__WHAT IS ASKED__.
Set down word for word each line from the start of the listing through the line that contains "FILL_SIZE = 1.2", both included.

__DATA SECTION__.

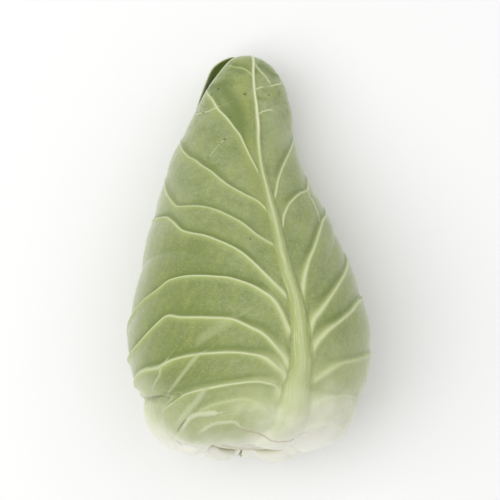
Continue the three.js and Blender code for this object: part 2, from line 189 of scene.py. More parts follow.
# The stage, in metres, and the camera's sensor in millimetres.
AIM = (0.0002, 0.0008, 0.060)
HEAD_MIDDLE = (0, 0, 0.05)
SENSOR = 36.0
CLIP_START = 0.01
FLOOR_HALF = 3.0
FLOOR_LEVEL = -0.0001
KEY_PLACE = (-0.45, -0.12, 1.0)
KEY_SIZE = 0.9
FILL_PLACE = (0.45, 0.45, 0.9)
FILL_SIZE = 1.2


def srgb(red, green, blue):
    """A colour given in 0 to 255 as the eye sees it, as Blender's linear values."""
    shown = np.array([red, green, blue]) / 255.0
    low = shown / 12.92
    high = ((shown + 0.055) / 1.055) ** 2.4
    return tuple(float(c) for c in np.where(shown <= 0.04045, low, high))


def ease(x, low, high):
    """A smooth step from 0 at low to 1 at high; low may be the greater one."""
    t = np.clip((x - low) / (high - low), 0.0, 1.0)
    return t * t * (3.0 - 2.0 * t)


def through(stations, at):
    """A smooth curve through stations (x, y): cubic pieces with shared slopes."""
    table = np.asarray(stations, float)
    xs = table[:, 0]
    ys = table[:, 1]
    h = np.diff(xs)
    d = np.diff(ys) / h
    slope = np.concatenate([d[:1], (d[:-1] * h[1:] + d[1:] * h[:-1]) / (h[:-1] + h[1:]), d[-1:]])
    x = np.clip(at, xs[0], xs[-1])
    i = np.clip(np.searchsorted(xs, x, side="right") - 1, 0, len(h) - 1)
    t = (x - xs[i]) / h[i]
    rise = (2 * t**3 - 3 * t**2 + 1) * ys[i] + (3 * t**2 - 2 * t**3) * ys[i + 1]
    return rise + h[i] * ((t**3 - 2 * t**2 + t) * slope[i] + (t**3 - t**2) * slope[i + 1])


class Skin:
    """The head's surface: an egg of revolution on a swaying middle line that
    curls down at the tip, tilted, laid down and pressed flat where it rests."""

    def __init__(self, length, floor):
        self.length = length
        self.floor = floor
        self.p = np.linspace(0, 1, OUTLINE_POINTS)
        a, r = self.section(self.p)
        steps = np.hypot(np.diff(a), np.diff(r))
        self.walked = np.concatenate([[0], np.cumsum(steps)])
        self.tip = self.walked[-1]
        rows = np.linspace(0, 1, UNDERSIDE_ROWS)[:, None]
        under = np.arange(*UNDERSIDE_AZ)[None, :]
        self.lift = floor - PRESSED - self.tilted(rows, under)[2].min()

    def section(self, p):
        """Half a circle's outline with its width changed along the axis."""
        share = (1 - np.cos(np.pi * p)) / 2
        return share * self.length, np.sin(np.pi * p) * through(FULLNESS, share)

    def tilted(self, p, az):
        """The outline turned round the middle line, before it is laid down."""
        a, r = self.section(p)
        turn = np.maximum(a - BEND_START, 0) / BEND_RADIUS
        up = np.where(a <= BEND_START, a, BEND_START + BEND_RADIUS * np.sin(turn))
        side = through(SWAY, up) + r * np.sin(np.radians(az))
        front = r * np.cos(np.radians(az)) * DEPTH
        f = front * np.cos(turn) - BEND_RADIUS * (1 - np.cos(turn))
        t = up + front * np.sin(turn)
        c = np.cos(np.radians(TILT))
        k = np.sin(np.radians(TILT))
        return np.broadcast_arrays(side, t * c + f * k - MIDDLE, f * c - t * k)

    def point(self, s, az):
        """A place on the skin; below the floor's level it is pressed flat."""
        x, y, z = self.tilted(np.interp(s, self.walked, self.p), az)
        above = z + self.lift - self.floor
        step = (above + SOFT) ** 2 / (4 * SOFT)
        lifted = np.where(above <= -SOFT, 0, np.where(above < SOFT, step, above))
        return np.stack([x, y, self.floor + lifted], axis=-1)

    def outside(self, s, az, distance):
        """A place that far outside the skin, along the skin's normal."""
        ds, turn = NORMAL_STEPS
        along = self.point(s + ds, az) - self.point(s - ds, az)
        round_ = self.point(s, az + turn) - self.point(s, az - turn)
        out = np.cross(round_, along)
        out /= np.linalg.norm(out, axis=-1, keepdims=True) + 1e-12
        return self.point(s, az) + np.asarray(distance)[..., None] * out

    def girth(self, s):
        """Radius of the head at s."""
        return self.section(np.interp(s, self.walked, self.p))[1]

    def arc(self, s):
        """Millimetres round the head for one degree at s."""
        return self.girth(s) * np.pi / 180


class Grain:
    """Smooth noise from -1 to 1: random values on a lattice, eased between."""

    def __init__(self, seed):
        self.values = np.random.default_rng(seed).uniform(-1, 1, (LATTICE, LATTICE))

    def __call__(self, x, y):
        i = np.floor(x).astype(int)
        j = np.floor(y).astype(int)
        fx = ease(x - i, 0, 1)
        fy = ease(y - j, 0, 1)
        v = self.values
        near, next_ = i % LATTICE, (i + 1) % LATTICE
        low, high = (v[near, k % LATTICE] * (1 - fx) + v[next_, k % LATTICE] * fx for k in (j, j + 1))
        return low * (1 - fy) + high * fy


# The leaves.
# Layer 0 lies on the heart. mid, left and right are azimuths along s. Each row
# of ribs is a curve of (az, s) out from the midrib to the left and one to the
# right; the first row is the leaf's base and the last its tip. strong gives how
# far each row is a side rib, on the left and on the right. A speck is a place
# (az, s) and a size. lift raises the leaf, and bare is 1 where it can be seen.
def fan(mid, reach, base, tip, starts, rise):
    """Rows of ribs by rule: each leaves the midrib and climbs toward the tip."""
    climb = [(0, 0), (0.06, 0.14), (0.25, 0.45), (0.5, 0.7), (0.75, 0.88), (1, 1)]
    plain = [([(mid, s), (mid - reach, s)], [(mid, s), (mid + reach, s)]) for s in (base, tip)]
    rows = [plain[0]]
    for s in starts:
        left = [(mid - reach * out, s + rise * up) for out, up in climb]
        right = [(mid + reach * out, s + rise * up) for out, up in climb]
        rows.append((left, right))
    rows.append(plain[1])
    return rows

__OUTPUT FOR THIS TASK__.
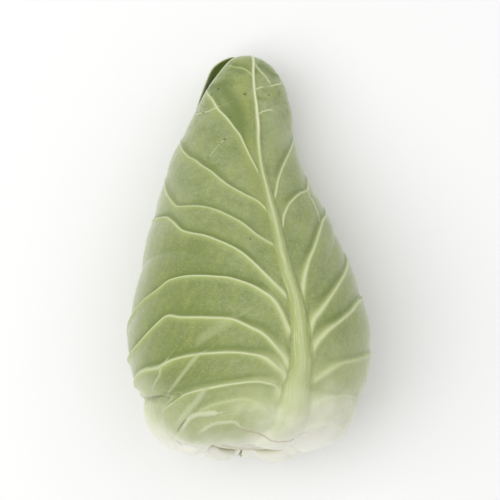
Continue the three.js and Blender code for this object: part 2, from line 189 of scene.py. More parts follow.
# The stage, in metres, and the camera's sensor in millimetres.
AIM = (0.0002, 0.0008, 0.060)
HEAD_MIDDLE = (0, 0, 0.05)
SENSOR = 36.0
CLIP_START = 0.01
FLOOR_HALF = 3.0
FLOOR_LEVEL = -0.0001
KEY_PLACE = (-0.45, -0.12, 1.0)
KEY_SIZE = 0.9
FILL_PLACE = (0.45, 0.45, 0.9)
FILL_SIZE = 1.2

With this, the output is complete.